## Begin Source excerpt
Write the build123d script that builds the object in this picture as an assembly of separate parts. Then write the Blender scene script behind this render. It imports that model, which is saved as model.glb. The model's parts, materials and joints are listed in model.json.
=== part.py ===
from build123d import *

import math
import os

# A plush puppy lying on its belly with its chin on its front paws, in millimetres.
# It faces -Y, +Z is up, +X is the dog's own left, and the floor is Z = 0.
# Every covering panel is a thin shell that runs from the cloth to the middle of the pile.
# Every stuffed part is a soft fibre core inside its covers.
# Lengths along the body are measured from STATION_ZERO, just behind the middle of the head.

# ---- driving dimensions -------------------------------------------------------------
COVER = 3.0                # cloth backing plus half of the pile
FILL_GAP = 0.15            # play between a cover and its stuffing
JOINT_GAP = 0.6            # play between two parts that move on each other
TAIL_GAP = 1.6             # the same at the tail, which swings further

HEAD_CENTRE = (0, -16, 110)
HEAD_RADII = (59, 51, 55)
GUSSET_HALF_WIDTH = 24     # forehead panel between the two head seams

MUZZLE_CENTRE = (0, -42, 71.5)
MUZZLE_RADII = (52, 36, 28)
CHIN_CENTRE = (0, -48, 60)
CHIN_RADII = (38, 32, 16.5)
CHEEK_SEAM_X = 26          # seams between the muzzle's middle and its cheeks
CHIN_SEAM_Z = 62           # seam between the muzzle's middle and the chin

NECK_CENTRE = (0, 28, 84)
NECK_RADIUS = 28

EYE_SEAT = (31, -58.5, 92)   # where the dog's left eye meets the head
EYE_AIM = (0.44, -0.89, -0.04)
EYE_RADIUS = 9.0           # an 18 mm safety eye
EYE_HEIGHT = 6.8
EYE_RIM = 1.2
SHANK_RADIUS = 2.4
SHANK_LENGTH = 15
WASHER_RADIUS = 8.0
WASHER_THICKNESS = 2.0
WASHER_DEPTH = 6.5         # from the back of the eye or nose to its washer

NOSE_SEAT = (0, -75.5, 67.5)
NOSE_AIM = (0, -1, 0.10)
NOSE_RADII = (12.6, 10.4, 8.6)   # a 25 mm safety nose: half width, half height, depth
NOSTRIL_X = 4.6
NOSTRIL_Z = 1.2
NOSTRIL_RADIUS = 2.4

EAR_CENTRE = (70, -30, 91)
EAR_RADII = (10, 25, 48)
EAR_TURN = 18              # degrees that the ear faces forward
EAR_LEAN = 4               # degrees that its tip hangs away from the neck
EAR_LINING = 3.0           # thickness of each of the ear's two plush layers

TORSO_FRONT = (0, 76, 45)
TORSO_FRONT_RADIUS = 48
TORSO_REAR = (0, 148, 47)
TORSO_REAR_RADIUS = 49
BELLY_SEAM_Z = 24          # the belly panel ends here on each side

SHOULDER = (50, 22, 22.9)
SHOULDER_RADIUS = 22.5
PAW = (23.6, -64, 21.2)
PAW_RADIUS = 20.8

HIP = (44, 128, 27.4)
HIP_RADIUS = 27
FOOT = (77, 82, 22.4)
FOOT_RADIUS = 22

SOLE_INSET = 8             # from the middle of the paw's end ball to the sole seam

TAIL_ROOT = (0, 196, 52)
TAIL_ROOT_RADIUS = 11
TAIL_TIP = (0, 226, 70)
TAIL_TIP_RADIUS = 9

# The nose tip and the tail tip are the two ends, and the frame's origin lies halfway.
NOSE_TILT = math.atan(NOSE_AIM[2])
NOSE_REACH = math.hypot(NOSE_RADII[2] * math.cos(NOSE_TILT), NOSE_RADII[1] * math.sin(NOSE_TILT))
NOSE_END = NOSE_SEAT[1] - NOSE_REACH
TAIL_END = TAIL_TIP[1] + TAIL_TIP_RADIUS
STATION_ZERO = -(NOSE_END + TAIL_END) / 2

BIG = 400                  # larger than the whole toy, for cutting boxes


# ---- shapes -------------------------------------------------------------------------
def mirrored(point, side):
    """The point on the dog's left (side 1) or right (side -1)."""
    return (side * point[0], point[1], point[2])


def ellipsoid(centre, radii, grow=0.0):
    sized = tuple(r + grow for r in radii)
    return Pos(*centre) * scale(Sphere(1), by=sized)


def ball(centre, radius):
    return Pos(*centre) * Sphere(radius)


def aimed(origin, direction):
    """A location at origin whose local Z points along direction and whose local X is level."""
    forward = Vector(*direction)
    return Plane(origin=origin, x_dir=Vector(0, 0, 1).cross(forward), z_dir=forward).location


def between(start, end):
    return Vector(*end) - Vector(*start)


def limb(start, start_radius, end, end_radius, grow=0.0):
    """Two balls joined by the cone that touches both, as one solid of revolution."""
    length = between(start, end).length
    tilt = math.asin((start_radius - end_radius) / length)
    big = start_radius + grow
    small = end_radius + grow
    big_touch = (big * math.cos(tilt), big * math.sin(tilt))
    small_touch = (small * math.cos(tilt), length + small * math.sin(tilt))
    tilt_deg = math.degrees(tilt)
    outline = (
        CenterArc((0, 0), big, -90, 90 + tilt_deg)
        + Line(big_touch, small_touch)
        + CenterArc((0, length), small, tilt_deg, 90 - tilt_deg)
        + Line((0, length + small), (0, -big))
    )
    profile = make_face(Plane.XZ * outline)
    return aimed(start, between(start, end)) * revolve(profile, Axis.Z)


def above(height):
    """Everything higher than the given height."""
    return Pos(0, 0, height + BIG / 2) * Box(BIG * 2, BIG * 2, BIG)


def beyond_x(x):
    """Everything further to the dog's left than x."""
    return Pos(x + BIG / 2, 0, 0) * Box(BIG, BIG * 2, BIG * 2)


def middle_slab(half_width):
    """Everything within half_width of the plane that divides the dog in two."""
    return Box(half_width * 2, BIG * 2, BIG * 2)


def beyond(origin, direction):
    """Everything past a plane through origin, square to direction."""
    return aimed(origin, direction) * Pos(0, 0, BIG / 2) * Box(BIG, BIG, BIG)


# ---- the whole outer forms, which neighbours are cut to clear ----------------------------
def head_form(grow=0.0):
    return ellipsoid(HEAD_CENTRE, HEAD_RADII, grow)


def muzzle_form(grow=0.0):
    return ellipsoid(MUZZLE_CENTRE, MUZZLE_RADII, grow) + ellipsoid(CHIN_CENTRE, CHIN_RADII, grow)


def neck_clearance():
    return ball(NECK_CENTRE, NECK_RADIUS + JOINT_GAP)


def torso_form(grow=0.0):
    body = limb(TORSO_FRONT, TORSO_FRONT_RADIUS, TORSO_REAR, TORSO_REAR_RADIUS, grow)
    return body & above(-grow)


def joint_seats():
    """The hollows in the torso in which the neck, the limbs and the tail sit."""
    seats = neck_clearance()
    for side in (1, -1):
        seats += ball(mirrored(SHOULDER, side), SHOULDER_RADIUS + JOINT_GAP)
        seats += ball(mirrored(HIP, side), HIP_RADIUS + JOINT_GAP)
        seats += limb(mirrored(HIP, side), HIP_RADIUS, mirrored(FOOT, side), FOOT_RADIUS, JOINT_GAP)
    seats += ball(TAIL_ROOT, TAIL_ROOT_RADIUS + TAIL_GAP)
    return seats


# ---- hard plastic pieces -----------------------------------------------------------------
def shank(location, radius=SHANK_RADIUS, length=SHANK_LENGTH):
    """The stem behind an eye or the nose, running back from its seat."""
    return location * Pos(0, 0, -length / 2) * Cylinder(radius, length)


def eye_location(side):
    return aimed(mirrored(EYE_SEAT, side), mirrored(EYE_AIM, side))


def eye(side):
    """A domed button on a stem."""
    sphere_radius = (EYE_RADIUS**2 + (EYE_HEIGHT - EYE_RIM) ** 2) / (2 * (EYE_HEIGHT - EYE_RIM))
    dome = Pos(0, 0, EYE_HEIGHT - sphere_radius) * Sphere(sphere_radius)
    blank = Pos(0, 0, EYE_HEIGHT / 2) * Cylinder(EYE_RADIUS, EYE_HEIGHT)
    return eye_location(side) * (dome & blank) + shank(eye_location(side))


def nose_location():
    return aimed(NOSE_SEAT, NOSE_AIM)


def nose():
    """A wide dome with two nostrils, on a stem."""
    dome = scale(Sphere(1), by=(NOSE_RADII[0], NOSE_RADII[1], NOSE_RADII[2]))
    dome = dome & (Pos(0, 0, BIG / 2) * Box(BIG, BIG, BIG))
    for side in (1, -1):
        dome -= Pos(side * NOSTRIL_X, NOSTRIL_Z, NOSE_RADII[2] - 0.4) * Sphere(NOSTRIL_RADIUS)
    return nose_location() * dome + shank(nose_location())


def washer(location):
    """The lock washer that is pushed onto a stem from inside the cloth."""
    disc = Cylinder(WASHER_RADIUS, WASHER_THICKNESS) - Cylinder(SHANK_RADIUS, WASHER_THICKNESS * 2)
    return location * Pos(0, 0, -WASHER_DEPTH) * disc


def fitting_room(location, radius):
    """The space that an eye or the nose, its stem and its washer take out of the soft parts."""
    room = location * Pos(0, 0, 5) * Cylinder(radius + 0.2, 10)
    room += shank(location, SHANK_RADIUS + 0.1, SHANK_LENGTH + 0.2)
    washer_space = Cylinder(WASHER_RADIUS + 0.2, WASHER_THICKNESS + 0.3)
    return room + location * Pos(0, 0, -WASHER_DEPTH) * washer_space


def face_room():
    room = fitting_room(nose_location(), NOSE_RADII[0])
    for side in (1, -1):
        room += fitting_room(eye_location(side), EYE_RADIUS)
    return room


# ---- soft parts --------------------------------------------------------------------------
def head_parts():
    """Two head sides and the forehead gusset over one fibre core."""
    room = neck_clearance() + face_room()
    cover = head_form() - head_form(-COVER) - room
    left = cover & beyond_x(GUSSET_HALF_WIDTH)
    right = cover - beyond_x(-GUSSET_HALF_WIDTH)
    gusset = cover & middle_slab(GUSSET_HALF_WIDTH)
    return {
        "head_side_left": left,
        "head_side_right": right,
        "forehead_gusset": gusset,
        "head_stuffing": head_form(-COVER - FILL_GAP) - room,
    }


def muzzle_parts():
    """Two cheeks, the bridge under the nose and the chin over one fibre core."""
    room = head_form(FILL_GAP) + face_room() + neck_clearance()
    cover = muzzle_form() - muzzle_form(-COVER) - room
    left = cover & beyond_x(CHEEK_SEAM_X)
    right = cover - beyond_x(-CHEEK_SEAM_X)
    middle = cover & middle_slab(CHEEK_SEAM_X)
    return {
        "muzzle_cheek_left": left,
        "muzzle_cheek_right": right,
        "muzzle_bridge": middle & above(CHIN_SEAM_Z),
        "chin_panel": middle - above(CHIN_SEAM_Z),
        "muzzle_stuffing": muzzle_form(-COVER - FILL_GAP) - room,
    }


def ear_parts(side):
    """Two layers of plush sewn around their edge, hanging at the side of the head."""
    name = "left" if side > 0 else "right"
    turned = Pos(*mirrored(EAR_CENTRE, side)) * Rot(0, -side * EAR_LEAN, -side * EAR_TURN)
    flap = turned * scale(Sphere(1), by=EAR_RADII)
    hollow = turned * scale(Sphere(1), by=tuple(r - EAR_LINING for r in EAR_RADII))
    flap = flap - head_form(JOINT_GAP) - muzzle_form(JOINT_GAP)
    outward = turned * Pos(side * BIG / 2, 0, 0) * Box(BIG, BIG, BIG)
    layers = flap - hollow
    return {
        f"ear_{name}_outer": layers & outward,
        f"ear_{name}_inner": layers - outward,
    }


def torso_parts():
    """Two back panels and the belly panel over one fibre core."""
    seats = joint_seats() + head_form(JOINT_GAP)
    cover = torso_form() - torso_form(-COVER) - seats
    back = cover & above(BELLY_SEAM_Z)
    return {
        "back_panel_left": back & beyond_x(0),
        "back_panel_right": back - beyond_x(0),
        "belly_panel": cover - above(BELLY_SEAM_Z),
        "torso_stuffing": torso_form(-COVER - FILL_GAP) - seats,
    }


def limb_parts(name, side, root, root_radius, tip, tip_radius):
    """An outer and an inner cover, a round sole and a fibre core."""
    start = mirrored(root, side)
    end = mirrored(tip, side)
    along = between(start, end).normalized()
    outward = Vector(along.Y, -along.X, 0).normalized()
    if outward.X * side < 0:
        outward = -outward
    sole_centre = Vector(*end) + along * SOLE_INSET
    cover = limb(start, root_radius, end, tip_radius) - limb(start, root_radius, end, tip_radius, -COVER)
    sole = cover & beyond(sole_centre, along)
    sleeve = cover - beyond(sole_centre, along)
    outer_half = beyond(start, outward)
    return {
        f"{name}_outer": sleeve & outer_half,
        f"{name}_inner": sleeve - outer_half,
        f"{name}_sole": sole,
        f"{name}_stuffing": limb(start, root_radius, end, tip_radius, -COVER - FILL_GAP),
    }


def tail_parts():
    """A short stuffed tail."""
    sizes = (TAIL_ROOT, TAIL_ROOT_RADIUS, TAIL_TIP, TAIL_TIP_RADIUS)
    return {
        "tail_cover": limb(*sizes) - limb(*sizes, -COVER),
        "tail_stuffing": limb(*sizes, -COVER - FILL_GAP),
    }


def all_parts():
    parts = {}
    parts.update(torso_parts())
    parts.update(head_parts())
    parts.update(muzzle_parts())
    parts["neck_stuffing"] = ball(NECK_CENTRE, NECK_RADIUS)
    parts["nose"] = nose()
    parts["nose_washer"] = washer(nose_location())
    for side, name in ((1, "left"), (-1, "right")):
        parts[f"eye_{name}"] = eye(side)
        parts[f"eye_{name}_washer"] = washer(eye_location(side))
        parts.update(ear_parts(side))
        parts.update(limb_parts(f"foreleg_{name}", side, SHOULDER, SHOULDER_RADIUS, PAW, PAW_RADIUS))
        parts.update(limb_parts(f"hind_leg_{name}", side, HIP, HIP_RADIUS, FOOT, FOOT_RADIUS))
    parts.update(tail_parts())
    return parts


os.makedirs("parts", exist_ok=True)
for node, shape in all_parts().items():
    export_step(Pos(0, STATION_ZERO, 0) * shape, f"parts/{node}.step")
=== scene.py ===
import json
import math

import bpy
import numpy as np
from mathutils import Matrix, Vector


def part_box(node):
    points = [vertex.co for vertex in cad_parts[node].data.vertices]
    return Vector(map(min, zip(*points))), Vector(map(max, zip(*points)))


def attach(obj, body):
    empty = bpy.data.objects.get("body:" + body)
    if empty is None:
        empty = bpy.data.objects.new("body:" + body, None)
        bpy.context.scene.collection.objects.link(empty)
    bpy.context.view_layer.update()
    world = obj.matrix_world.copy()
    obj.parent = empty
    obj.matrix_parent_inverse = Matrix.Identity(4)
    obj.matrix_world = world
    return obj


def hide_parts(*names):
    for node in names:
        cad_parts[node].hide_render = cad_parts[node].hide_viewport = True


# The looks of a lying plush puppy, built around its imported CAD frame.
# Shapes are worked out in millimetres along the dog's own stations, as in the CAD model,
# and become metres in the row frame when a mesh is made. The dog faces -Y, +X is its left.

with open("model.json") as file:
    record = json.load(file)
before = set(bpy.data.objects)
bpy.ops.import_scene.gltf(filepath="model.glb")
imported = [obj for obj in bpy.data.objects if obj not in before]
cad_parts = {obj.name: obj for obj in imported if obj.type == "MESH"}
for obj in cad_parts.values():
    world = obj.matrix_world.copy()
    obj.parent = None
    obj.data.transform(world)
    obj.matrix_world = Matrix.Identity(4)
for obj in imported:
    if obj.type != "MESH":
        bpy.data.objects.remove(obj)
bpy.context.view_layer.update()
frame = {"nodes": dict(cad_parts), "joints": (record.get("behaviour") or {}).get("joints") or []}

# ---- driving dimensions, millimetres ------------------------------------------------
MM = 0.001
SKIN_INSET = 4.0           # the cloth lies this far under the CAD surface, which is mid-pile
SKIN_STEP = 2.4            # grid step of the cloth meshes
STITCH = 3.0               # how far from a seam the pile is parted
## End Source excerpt
| Description of the task |
Your task is to repeat exactly the lines from the one that contains "parts.update(ear_parts(side))" through the one that contains "if empty is", with both end lines included.

| Task solution |
        parts.update(ear_parts(side))
        parts.update(limb_parts(f"foreleg_{name}", side, SHOULDER, SHOULDER_RADIUS, PAW, PAW_RADIUS))
        parts.update(limb_parts(f"hind_leg_{name}", side, HIP, HIP_RADIUS, FOOT, FOOT_RADIUS))
    parts.update(tail_parts())
    return parts


os.makedirs("parts", exist_ok=True)
for node, shape in all_parts().items():
    export_step(Pos(0, STATION_ZERO, 0) * shape, f"parts/{node}.step")
=== scene.py ===
import json
import math

import bpy
import numpy as np
from mathutils import Matrix, Vector


def part_box(node):
    points = [vertex.co for vertex in cad_parts[node].data.vertices]
    return Vector(map(min, zip(*points))), Vector(map(max, zip(*points)))


def attach(obj, body):
    empty = bpy.data.objects.get("body:" + body)
    if empty is None:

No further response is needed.